Although other studies have suggested that shock wave therapy can be useful in bone healing, the doctors aren't sure how it works. They speculate that the pulses could bring pain relief by overstimulating the nerves, thereby raising the patient's pain threshold. And they could promote bone growth by "creating micro-fractures that induce a healing reaction and increased vascularity, as occurs during the natural bone-healing process," the doctors write.

The study, which investigated 126 patients divided into several treatment groups, and conducted at two Rome university hospitals, the "San Salvatore" Hospital of L'Aquila and "La Sapienza" University, had several design limitations. An ethics committee refused to allow a control group, which would have received no treatment, and the study was not completely blind, as radiologists examining the slides could potentially recognize which patients belonged to the surgical groups by tell-tale marks on the bone or the movement of hardware. Also, those with misaligned fractures were excluded from the study.
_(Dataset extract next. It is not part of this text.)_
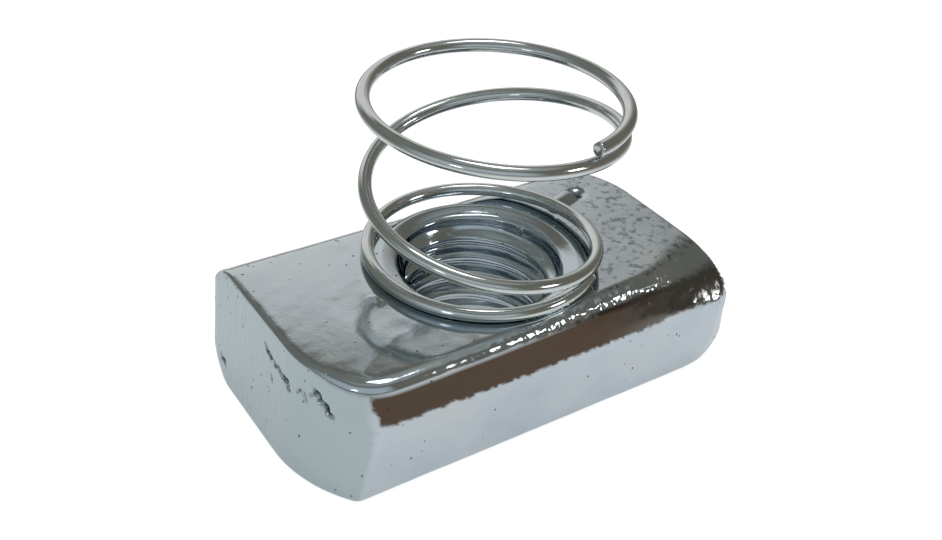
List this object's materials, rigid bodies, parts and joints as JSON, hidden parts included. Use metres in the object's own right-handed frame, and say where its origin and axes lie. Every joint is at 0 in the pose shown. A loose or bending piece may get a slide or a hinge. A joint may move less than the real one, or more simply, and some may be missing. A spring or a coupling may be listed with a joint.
{
  "type": "strut spring nut",
  "caption": "Oblong zinc-plated steel nut with a threaded hole, serrated gripping grooves and a helical wire spring staked on top, which turns and locks inside a slotted framing channel.",
  "frame": {"origin": "middle of the gripping face, on the thread axis", "axes": "+X along the nut, +Y across it, +Z from the gripping face up through the spring"},
  "size_m": [0.0358, 0.019, 0.0223],
  "materials": {
    "plated_block": "bright zinc plate",
    "spring_wire": "bright drawn wire"
  },
  "bodies": {
    "root": {"nut_body": "plated_block", "spring": "spring_wire"}
  },
  "joints": []
}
In an accompanying editorial, J. Lawrence Marsh, M.D., a doctor at the University of Iowa Hospitals and Clinics in Iowa City, Iowa, wonders how applicable the treatment will be in clinical practice.

"More important than concerns about the study design is uncertainty of how these results will generalize to other practice environments, assuming that extracorporeal shock wave therapy were made more widely available for the treatment of nonunion," he writes.

Although he acknowledges the study's success, he suggests that shock wave treatment is rather intensive. "There were four extracorporeal shock wave therapy treatments over four weeks, each requiring the use of regional anesthesia," he notes. "All fractured limbs were immobilized for six to twelve weeks and, if the nonunion was in a lower extremity, a long leg cast was applied. Many surgeons would argue, and at least some patients would agree, that this intensive treatment program should not be considered 'conservative'."

Another fact to consider for a future study was the difference in enrollment rates for those with hypertrophic nonunions and atrophic ones. Hypertrophic breaks, although non-healing, have calluses, and are vascular enough for new bone growth, while atrophic fractures usually feature some sort of blood supply impairment, and often require grafts to heal. Drop out among atrophic patients in the study was high: 32 percent quit before therapy was over, compared with only 4 percent in the hypertrophic group.

Nonetheless, Dr. Marsh finds the results largely encouraging. "Despite these disadvantages, for selected patients with a nonunion, a nonoperative treatment option that results in similar healing time, faster return to function, and quicker relief of pain than what can be expected after surgery would be a welcome addition," he writes.